Another related issue: these are not migrated to the next revision.


#12

they should all be empty dirs though, each core update moves the content forward, all you lose there are inodes for the directory entries (this is definitely ugly and awful, but surely not fatal) if you actually find leftover content in subdirs of already removed snaps thats a serious bug …


#13

Yeah that does not seem to be the case. There’s content there.


#14

Revisiting this, after a long hiatus, I’m going to summarise the goals, non-goals, and the proposal as it stands:

What we want, for cleanup for snap data on snap removal and other things, is an easy and efficient way of enumerating users of snaps on a system that does not involve enumerating system users. Currently we do this via /home/*/snap globbing, which gives both false negatives and positives, and is terribly inefficient with large networked homes (especially if automount is involved).

We want to use it for:

  1. user data operations (currently done via /home/*/snap glob: snapshots, release copying, cleanup on removal, etc)
  2. user hooks (not currently done)
  3. … anything else that needs to be done “for every user that has used snaps”

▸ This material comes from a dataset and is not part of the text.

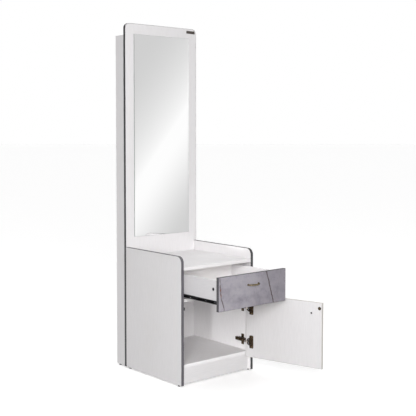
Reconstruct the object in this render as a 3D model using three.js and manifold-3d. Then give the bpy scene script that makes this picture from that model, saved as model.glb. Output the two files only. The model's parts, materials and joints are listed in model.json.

We do not want to use it for:

  1. negative user data cleanup

    This would involve running a difference between a system user enumeration and the snap user enumeration, which fails down in a number of cases involving networked users and homes. If a stamp file isn’t there, a user has not used snaps on this system and so doesn’t exist as a snap user; end of story.

Proposal

  1. Have snap run drop a stamp file in a sticky directory, as the user. Like touch /var/lib/snapd/users/$USER (or maybe echo $HOME > /var/lib/snapd/users/$USER) but writ in Go.
  2. Change everything that today looks at dirs.SnapDataHomeGlob (and (*snap.Info).DataHomeDir and .UserDataDir, as well as their Common variants) to instead iterate over /var/lib/snapd/users/*.
  3. Have a minor patch that creates /var/lib/snapd/users/ and populates it from /home/*/snap, to transition.

some handwaving there but hopefully it’s concrete enough to advance (and settle!) the discussion again.